While She Sleeps chronology
| You Are We (2017) | So What? (2019) | Sleeps Society (2021) |

Singles from So What?
- "Anti-Social" Released: 29 October 2018; "Haunt Me" Released: 21 December 2018; "The Guilty Party" Released: 30 January 2019; "Elephant" Released: 24 February 2019;

= So What? (While She Sleeps album) =

So What? (stylised in all caps) is the fourth studio album by English metalcore band While She Sleeps. It was released on 1 March 2019, through the band's independent label Sleeps Brothers, in collaboration with Search and Destroy, Spinefarm Records, UNFD, and Universal Music. The album was produced by the band themselves and Carl Bown.

==Background and recording==
On 7 June 2018, the band confirmed via social media that they were in the process of writing a new album. Production on the record was completed in October 2018. In an interview with Metal Hammer, guitarist Sean Long stated "I think people know the name While She Sleeps, but they don't have a real idea of what sort of band we are. That makes me really proud, and we are aiming to surprise people again."

==Release and promotion==
On 26 October 2018, the band posted an image of an individual in a white hazmat suit and gas mask across their social media. The figure held a flash drive, which the posts said contained new music from the band, and could be retrieved from these figures at numerous locations in England. The song on the drive was a snippet of the first single, "Anti-Social", which premiered on 28 October on Daniel P. Carter's BBC Radio 1's Rock Show.

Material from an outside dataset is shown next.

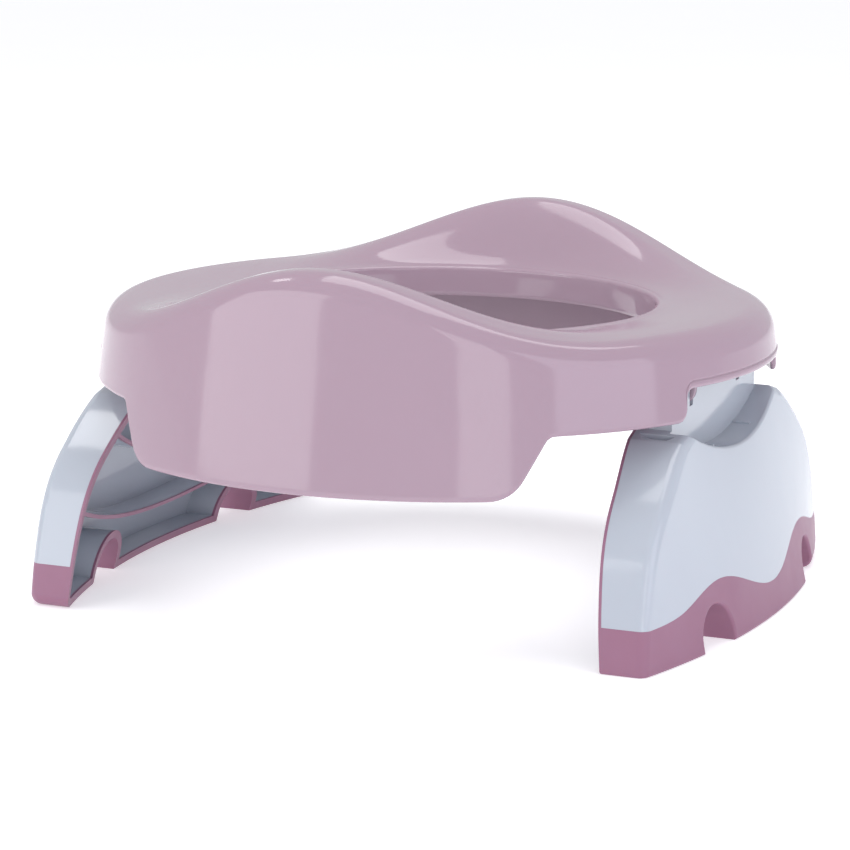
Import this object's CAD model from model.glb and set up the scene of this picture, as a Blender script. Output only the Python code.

On the music video for "Anti-Social", the band announced the official title for their fourth studio album and its scheduled release date. The album was released through their own label Sleeps Brothers and in collaboration with Spinefarm Records. The band said that they wanted total creative control and so chose to self-release and partner up with a label. UK and European tour dates in February 2019 were announced in support of the album as well as the support acts, Stray from the Path, Trash Boat and LANDMVRKS. On 21 December, the band released the single "Haunt Me" and its corresponding music video, directed by bassist Aaron Mackenzie. Three weeks later, it was announced that the band would be supporting Architects on the North American leg of their "Holy Hell" headlining tour, along with Thy Art Is Murder.

On 30 January 2019, the band released the third single from the album "The Guilty Party". On 18 February, the band released a behind-the-scenes documentary from filmmaker Roscoe Neil, detailing the album's recording process and some difficulties the band faced leading up to the album's release. On 24 February, five days before album release, the band released the fourth single "Elephant".

==Critical reception==

So What? has received a generally positive reception for numerous music critics. Several reviews have indicated that the album is a slightly different direction for the band, drifting away from traditional metalcore roots in favor of a more alternative, even electronic, sound. Writing for Louder Sound, Stephen Hill calls the album "easily the most experimental and oddly challenging album the band have ever put together." Paul Travers of Kerrang! also notes the changes, saying "there are plenty of riff-heavy body-slams and fiery, politicised lyrics, but this is a shinier, more melodic, accessible and sonically polished affair than its predecessors." In his review for Exclaim!, Max Morin calls the album a "mixed bag where some ideas work and others don't," and criticizes it for feeling "more like a transparent attempt at marketability than genuine musical vision."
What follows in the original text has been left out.